"Cellbound" "Cellbound"

Much has been said about how the pandemic is benefiting the animation industry. Here on Cartoon Brew, we’ve also been tracking how lockdowns have spurred the creativity of individual artists. A new case in point: this video from RAE (a.k.a. RAE BK), in which the New York City street artist “quarantines” himself inside Tex Avery’s 1955 short Cellbound.

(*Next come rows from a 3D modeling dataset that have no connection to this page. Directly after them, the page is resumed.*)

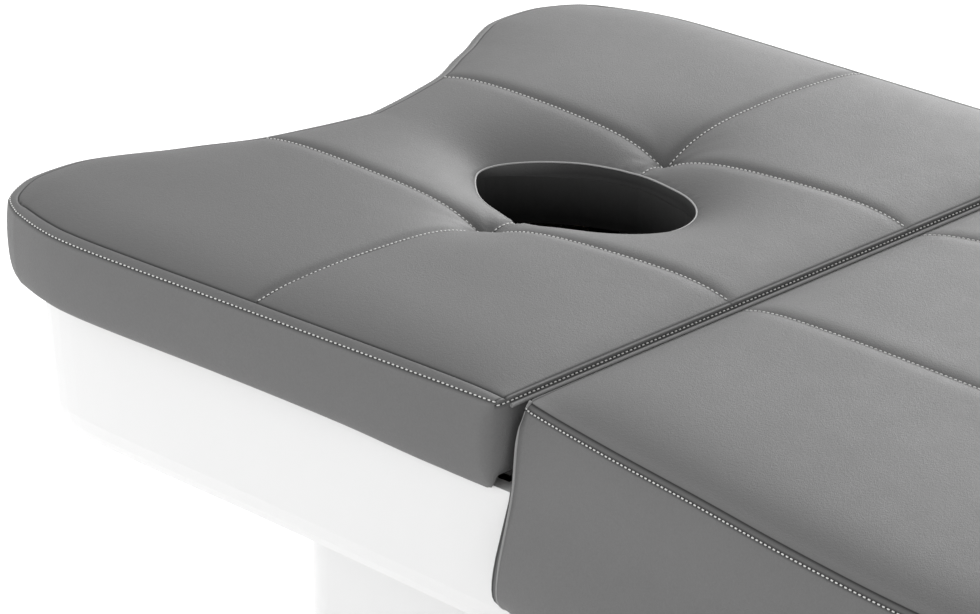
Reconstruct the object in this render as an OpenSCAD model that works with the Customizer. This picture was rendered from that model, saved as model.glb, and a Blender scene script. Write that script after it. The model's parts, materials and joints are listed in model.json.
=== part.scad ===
// Shampoo bed: a flared body cushion and a tilting, scooped head cushion with a face hole, on a white
// casing that two telescopic columns lift inside a pedestal. The bed lies along X with its head at -X,
// and it stands on the plane Z = 0, shown at its lowest and flat.

/* [Overall] */
// Length over both cushions
bed_length = 1964; // [1920:4:2040]
// Width over the widest part of the body cushion's skirts
bed_width = 934; // [920:2:960]
// Height of the head cushion's top seam with the bed at its lowest
seam_height = 600; // [590:2:640]
// How far the columns raise the bed
lift_travel = 250; // [180:10:250]

/* [Cushions] */
// Length of the head cushion, from the hinge gap to the tips beside its scoop
head_length = 595; // [585:1:615]
// Width of the head cushion at its widest
head_width = 748; // [736:2:760]
// Depth of the head cushion below its top seam
pad_thick = 67; // [64:1:72]
// How far the tops swell above their seams
crown_rise = 13; // [8:0.5:16]
// Depth of the sewn channels
channel_depth = 4.5; // [2:0.5:6]
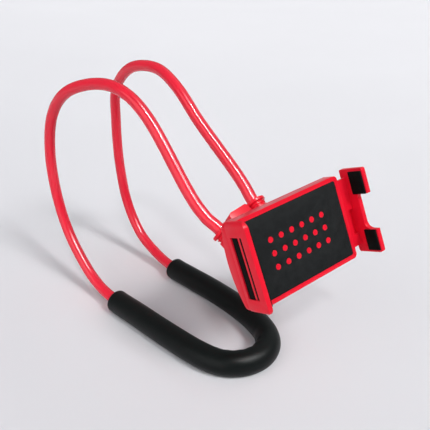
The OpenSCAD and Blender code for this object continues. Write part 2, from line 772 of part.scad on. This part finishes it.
flex_hose();
core_wire();
neck_sleeve();
end_ferrules();
near_collar();
far_collar();
hub_front_shell();
hub_back_shell();
hub_screws();
ball_stud();
ball_seat();
ball_ring();
lock_nut();
clamp_tray();
front_pad();
fixed_grip_pad();
back_cover();
cover_screws();
guide_rods();
jaw_springs();
spring_anchor();
sliding_jaw();
upper_grip_pad();
lower_grip_pad();
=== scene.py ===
import math
import bpy
import bmesh
from mathutils import Matrix, Vector

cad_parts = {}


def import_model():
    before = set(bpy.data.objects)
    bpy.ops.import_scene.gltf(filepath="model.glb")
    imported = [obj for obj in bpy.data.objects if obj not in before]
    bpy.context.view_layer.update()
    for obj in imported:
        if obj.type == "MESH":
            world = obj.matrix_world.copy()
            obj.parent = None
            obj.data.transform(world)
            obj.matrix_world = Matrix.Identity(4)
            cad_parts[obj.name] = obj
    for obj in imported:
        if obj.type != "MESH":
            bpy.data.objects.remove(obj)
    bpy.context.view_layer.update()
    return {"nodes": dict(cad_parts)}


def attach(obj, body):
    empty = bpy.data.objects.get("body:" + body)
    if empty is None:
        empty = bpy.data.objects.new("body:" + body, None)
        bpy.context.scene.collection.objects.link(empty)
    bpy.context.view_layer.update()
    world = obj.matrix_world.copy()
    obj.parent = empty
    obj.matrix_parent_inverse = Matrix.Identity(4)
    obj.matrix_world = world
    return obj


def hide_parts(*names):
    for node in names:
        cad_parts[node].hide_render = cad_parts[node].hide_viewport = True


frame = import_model()
nodes = frame["nodes"]
MM = 0.001


# Camera
def look_camera():
    forward = Vector((-0.6460, 0.6260, -0.4368)).normalized()
    right = Vector((0.6959, 0.7181, 0.0)).normalized()
    up = right.cross(forward).normalized()
    cam = bpy.data.objects.new("camera", bpy.data.cameras.new("camera"))
    cam.data.sensor_width = 36.0
    cam.data.lens = 51.9
    cam.data.shift_x = 0.0
    cam.data.shift_y = 0.007
    cam.data.clip_start = 0.02
    cam.data.clip_end = 20.0
    turn = Matrix((right, up, -forward)).transposed().to_4x4()
    cam.matrix_world = Matrix.Translation(Vector((0.1849, -0.2182, 0.2314))) @ turn
    bpy.context.scene.collection.objects.link(cam)
    bpy.context.scene.camera = cam


look_camera()


# Route of the gooseneck, in mm
LOOP_L, LOOP_W, LOOP_H = 173.0, 58.0, 148.0
HOSE_R, SLEEVE_R, REST_Z = 3.5, 7.5, 7.0
HUB = Vector((-20.6, 3.0, 81.9))
ARM_DIP, HUB_ROLL, ARM_SPLAY = 36.0, 12.0, 8.0
SOCKET_GAP, SOCKET_STEP = 27.0, 2.4
LEADS = (-7.0, 1.0, 8.0)
NEAR = [(0.195, 0.5, 0.575), (0.26, 0.555, 0.655), (0.425, 0.59, 0.885), (0.55, 0.64, 0.975),
        (0.685, 0.73, 0.978), (0.825, 0.9, 0.915), (0.925, 0.95, 0.785), (0.977, 0.93, 0.59),
        (0.966, 0.92, 0.385), (0.903, 0.93, 0.21), (0.796, 0.95, 0.08), (0.7, 0.97, 0.02)]
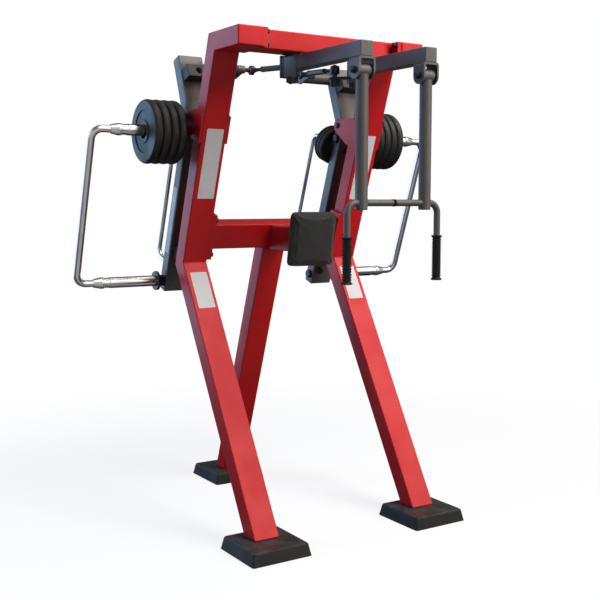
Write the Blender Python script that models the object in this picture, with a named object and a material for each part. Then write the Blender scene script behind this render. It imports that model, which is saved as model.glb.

In the remix, posted on his Instagram, RAE has composited himself into the classic MGM cartoon, which features Avery’s canine character Butch (a.k.a. Spike) as a prisoner hell-bent on escaping. RAE plays an accomplice to the break-out, deftly dropping himself into spaces in the layouts and weaving his actions around the film’s pin-sharp comic timing. RAE also incorporates graffiti from other NYC street artists into the backgrounds; eagle-eyed viewers might recognize callouts to the work of PK Kid, Giz, Hindue, Mecro, and Elik, among others. Watch it below:

RAE spent two months performing in front of a makeshift green screen in his backyard. The project, a tribute to one of his favorite films, doubles up as a playful riff on the experience of quarantine: the artist is withdrawing from society by retreating into the world of a cartoon, which is itself about imprisonment. In a further self-reflexive twist, Avery’s film draws an analogy between tv screens and prison.

The intersection of confinement and public performance is a theme familiar from RAE’s past work. In 2017, he took up residence behind a storefront window in Manhattan’s Lower East Side, where he spent a month living and sleeping in full view of passers-by; masks concealed his identity. The New York Times profiled the project at the time.

This Cellbound remix also reminds us of Jack Plotnick’s send-ups of Walt Disney’s Wonderful World of Color, in which the actor mischievously inserts himself in Walt’s tours of the Imagineering department. We wrote about the videos yesterday.